> **MATERIAL**:
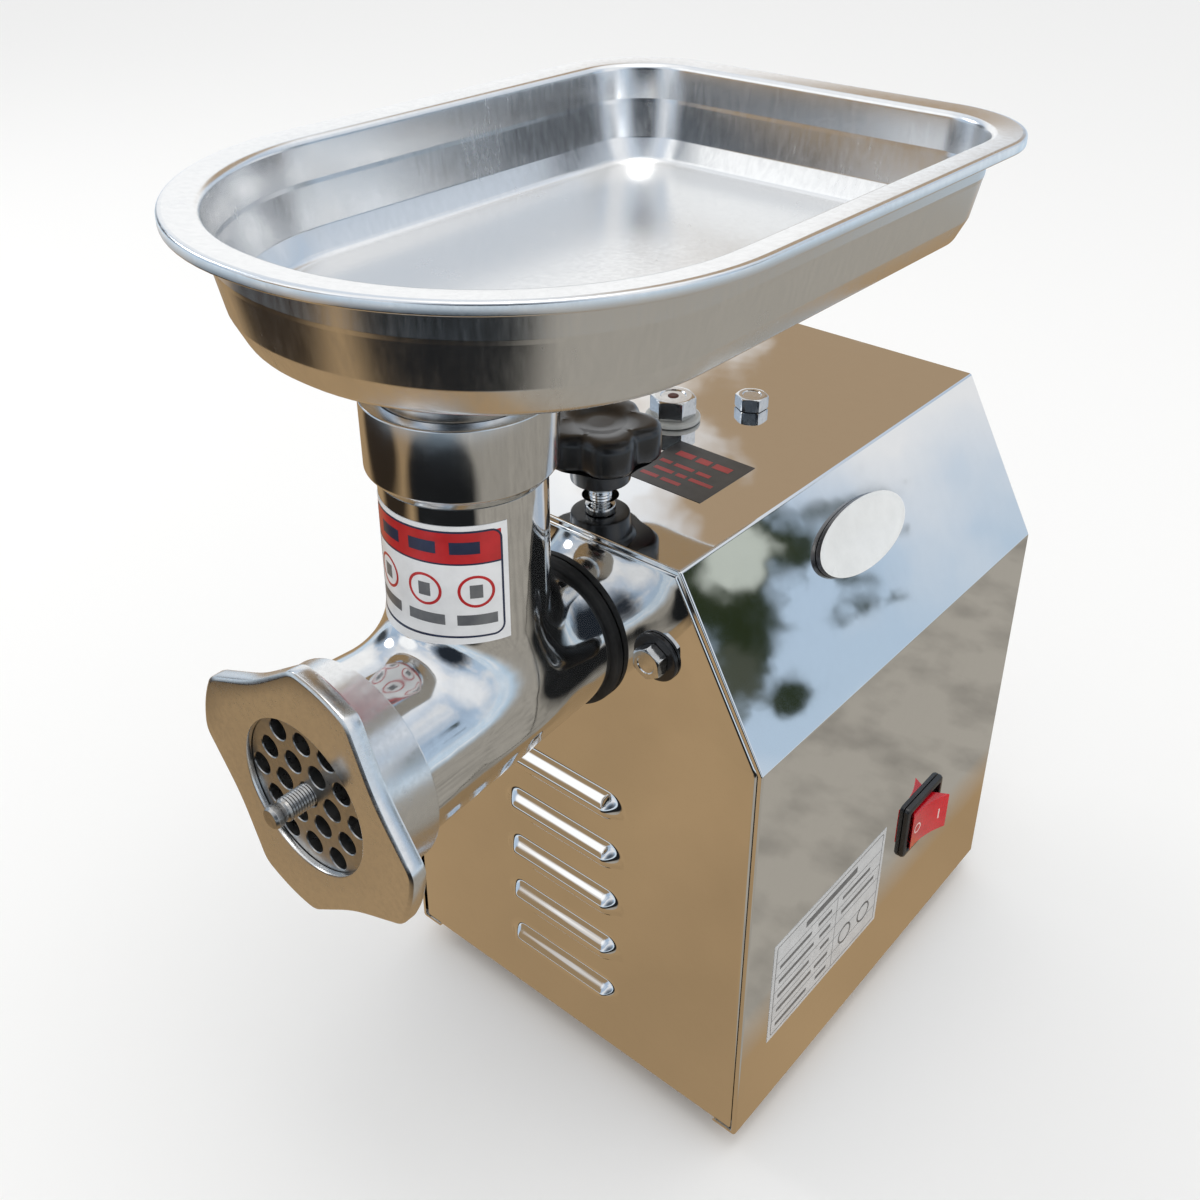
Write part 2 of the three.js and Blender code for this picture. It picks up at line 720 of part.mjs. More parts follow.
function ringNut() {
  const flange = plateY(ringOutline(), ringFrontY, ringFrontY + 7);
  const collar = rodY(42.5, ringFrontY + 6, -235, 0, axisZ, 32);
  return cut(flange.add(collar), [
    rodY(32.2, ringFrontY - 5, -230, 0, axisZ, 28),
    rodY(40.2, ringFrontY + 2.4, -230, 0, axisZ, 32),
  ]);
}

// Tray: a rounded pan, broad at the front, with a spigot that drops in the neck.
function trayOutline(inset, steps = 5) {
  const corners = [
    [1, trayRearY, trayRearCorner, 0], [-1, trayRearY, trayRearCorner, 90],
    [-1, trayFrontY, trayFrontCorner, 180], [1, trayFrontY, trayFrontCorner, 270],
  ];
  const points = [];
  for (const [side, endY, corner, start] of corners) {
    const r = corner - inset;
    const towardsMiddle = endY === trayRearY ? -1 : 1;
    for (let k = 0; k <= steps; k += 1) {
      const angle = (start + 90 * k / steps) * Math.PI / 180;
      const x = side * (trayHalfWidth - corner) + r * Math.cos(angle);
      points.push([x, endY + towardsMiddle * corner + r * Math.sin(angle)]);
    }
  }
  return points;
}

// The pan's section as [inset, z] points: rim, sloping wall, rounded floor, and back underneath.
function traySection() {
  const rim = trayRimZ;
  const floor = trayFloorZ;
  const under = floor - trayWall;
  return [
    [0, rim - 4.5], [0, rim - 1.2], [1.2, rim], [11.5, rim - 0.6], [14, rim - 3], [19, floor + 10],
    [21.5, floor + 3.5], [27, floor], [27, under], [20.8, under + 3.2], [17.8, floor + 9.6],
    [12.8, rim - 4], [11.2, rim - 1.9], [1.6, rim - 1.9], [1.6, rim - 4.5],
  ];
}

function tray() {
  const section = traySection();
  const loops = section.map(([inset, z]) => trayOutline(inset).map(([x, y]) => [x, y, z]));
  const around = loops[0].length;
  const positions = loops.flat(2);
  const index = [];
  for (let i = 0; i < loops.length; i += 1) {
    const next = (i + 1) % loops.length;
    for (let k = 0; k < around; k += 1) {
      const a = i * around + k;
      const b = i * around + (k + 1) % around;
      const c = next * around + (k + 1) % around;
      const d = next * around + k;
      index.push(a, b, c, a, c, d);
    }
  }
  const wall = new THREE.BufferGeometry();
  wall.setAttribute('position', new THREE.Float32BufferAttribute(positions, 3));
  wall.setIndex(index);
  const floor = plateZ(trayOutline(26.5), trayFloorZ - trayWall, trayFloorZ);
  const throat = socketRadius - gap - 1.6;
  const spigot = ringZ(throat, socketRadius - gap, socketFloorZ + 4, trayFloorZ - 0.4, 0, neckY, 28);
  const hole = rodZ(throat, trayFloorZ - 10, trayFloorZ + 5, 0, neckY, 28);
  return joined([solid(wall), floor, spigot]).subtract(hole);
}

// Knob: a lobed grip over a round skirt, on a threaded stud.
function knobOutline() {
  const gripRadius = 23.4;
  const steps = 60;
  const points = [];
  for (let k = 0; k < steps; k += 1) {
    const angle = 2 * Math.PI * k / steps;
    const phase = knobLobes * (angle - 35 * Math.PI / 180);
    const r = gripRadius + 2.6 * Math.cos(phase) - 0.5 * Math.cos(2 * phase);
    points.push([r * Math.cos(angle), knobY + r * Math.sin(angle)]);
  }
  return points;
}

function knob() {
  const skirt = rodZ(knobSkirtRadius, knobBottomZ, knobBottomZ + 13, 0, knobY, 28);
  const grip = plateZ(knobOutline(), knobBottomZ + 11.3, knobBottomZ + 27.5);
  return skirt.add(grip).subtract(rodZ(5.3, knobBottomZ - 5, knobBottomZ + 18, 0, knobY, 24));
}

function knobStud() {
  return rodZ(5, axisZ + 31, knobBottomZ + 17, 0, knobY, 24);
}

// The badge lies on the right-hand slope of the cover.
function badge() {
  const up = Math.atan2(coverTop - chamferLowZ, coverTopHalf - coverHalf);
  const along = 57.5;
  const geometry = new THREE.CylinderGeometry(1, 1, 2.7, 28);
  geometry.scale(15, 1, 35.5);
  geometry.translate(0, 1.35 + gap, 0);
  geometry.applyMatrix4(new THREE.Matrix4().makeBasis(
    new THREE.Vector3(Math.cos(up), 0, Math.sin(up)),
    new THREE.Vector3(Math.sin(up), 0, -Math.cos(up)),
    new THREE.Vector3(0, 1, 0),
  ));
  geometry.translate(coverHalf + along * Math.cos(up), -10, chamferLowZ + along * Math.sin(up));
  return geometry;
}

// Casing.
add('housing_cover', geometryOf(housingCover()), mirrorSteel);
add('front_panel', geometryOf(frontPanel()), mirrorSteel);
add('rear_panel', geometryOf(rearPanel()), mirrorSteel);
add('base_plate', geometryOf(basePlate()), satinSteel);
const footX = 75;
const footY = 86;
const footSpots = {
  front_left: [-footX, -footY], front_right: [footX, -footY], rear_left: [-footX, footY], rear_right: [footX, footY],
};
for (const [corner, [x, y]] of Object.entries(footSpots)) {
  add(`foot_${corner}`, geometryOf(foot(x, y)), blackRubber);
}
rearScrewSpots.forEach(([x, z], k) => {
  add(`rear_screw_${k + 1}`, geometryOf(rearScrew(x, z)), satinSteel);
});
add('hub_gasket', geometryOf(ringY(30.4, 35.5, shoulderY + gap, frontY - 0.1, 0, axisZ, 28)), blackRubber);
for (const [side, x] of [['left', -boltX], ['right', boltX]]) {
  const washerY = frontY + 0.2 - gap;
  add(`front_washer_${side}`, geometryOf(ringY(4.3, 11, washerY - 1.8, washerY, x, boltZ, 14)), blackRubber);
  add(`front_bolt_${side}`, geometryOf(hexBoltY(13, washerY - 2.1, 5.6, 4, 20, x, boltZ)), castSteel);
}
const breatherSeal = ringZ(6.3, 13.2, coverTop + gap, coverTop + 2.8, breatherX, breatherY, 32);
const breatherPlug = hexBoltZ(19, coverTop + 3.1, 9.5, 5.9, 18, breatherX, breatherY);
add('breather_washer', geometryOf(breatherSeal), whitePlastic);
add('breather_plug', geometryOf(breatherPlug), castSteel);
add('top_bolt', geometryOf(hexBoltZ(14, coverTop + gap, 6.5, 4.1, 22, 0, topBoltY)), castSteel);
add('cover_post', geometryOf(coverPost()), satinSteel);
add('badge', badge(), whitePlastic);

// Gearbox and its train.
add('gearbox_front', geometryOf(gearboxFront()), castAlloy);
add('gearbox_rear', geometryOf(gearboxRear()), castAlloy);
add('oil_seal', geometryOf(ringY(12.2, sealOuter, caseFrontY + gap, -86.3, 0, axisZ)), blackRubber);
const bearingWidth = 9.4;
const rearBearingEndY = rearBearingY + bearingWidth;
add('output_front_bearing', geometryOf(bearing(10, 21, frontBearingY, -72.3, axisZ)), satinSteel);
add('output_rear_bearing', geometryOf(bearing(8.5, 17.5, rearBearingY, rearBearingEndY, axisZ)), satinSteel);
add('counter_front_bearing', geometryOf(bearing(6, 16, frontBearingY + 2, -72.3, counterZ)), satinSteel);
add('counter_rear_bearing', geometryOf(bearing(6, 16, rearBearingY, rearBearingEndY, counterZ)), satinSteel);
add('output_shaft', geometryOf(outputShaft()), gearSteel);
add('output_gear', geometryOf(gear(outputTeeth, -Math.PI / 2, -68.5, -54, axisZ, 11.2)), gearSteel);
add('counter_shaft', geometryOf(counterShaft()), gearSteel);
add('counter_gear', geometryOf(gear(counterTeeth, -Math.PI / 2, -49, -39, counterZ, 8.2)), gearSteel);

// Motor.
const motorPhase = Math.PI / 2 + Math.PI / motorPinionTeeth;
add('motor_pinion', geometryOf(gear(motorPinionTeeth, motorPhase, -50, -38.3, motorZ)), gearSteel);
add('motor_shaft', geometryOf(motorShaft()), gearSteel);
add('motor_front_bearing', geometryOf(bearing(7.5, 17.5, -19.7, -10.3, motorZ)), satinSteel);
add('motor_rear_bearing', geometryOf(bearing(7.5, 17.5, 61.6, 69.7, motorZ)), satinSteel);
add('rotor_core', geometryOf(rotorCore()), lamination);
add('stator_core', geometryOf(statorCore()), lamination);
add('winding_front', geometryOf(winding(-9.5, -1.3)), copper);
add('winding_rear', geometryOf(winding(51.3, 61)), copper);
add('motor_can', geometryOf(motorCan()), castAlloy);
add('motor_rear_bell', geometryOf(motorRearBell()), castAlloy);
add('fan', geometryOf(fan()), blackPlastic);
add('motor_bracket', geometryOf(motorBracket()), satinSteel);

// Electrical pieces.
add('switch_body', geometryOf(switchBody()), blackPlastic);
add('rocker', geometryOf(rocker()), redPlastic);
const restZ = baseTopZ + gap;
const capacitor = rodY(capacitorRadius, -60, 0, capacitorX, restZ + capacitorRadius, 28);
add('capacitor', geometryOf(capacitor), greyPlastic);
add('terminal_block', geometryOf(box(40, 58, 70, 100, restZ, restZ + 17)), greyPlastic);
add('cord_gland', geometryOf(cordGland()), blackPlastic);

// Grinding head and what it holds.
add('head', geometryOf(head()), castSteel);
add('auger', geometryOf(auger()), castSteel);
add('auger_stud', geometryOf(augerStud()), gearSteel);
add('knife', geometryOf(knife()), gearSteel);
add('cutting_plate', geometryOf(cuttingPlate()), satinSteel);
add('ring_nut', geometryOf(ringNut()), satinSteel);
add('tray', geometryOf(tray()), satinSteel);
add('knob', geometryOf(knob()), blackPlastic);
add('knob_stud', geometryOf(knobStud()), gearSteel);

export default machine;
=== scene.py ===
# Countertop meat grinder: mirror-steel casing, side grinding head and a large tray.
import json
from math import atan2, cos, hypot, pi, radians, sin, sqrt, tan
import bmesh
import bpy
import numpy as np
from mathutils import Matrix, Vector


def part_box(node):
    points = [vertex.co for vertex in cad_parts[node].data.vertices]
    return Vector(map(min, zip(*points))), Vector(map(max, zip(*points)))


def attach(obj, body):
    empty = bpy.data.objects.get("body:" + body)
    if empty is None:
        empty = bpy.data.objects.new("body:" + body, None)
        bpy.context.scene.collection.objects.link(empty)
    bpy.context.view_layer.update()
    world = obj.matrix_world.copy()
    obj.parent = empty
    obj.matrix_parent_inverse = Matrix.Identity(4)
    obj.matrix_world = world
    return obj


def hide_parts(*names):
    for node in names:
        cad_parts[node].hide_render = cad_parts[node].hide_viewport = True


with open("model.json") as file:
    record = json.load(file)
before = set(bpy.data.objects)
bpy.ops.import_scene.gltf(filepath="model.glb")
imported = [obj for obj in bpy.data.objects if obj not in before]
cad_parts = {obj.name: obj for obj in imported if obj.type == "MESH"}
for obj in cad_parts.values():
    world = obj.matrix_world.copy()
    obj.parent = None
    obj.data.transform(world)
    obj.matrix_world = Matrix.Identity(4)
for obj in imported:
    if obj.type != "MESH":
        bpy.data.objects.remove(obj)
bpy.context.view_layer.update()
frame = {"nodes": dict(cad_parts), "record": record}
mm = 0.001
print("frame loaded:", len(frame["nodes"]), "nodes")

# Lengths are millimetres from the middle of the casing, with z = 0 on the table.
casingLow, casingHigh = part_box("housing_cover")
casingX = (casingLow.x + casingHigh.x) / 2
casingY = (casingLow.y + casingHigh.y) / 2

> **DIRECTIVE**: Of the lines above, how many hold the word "frame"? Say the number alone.

> **RESULT FOR THIS TASK**: 2